▶ **Goal of the exercise**
Provide the data again in its entirety, exactly as given.

▶ **Raw data**
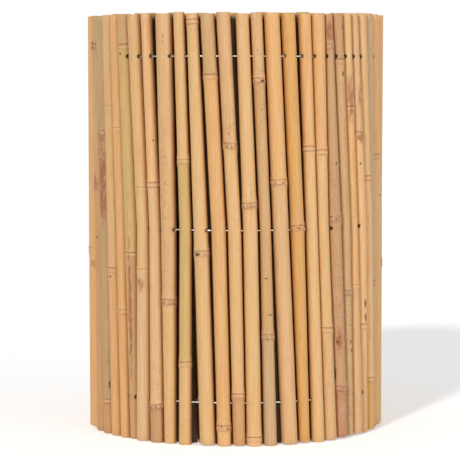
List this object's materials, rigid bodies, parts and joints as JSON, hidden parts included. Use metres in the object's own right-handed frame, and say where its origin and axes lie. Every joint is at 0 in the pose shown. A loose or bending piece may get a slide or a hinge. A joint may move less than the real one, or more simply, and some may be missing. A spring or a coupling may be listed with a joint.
{
  "type": "rolled bamboo screen",
  "caption": "Screen of whole bamboo canes threaded side by side on three wires, rolled up into an upright drum with an open core.",
  "frame": {"origin": "middle of the roll's footprint, on the ground", "axes": "+Z along the canes towards the top of the roll, -Y towards the front of the roll"},
  "size_m": [0.3613, 0.3685, 0.501],
  "materials": {
    "cane": "satin",
    "wire": "satin"
  },
  "bodies": {
    "root": {"free_end_canes": "cane", "front_cane_01": "cane", "front_cane_02": "cane", "front_cane_03": "cane", "front_cane_04": "cane", "front_cane_05": "cane", "front_cane_06": "cane", "front_cane_07": "cane", "front_cane_08": "cane", "front_cane_09": "cane", "front_cane_10": "cane", "front_cane_11": "cane", "front_cane_12": "cane", "front_cane_13": "cane", "front_cane_14": "cane", "front_cane_15": "cane", "front_cane_16": "cane", "front_cane_17": "cane", "front_cane_18": "cane", "front_cane_19": "cane", "front_cane_20": "cane", "front_cane_21": "cane", "front_cane_22": "cane", "front_cane_23": "cane", "front_cane_24": "cane", "front_cane_25": "cane", "rear_cane_01": "cane", "rear_cane_02": "cane", "rear_cane_03": "cane", "rear_cane_04": "cane", "rear_cane_05": "cane", "rear_cane_06": "cane", "rear_cane_07": "cane", "rear_cane_08": "cane", "rear_cane_09": "cane", "rear_cane_10": "cane", "rear_cane_11": "cane", "rear_cane_12": "cane", "rear_cane_13": "cane", "rear_cane_14": "cane", "rear_cane_15": "cane", "rear_cane_16": "cane", "rear_cane_17": "cane", "rear_cane_18": "cane", "rear_cane_19": "cane", "rear_cane_20": "cane", "rear_cane_21": "cane", "rear_cane_22": "cane", "rear_cane_23": "cane", "rear_cane_24": "cane", "rear_cane_25": "cane", "rear_cane_26": "cane", "rear_cane_27": "cane", "turn_2_canes": "cane", "turn_3_canes": "cane", "turn_4_canes": "cane", "turn_5_canes": "cane", "wire_low": "wire", "wire_middle": "wire", "wire_top": "wire"}
  },
  "joints": []
}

▶ **Written response**
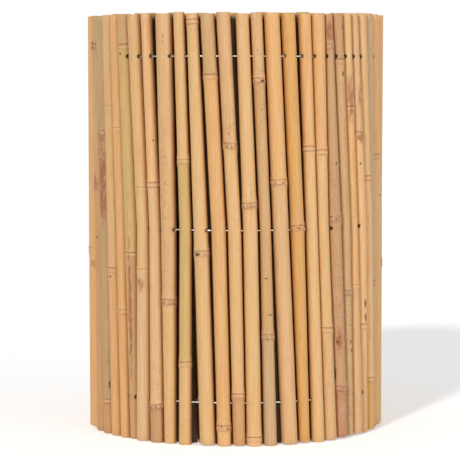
List this object's materials, rigid bodies, parts and joints as JSON, hidden parts included. Use metres in the object's own right-handed frame, and say where its origin and axes lie. Every joint is at 0 in the pose shown. A loose or bending piece may get a slide or a hinge. A joint may move less than the real one, or more simply, and some may be missing. A spring or a coupling may be listed with a joint.
{
  "type": "rolled bamboo screen",
  "caption": "Screen of whole bamboo canes threaded side by side on three wires, rolled up into an upright drum with an open core.",
  "frame": {"origin": "middle of the roll's footprint, on the ground", "axes": "+Z along the canes towards the top of the roll, -Y towards the front of the roll"},
  "size_m": [0.3613, 0.3685, 0.501],
  "materials": {
    "cane": "satin",
    "wire": "satin"
  },
  "bodies": {
    "root": {"free_end_canes": "cane", "front_cane_01": "cane", "front_cane_02": "cane", "front_cane_03": "cane", "front_cane_04": "cane", "front_cane_05": "cane", "front_cane_06": "cane", "front_cane_07": "cane", "front_cane_08": "cane", "front_cane_09": "cane", "front_cane_10": "cane", "front_cane_11": "cane", "front_cane_12": "cane", "front_cane_13": "cane", "front_cane_14": "cane", "front_cane_15": "cane", "front_cane_16": "cane", "front_cane_17": "cane", "front_cane_18": "cane", "front_cane_19": "cane", "front_cane_20": "cane", "front_cane_21": "cane", "front_cane_22": "cane", "front_cane_23": "cane", "front_cane_24": "cane", "front_cane_25": "cane", "rear_cane_01": "cane", "rear_cane_02": "cane", "rear_cane_03": "cane", "rear_cane_04": "cane", "rear_cane_05": "cane", "rear_cane_06": "cane", "rear_cane_07": "cane", "rear_cane_08": "cane", "rear_cane_09": "cane", "rear_cane_10": "cane", "rear_cane_11": "cane", "rear_cane_12": "cane", "rear_cane_13": "cane", "rear_cane_14": "cane", "rear_cane_15": "cane", "rear_cane_16": "cane", "rear_cane_17": "cane", "rear_cane_18": "cane", "rear_cane_19": "cane", "rear_cane_20": "cane", "rear_cane_21": "cane", "rear_cane_22": "cane", "rear_cane_23": "cane", "rear_cane_24": "cane", "rear_cane_25": "cane", "rear_cane_26": "cane", "rear_cane_27": "cane", "turn_2_canes": "cane", "turn_3_canes": "cane", "turn_4_canes": "cane", "turn_5_canes": "cane", "wire_low": "wire", "wire_middle": "wire", "wire_top": "wire"}
  },
  "joints": []
}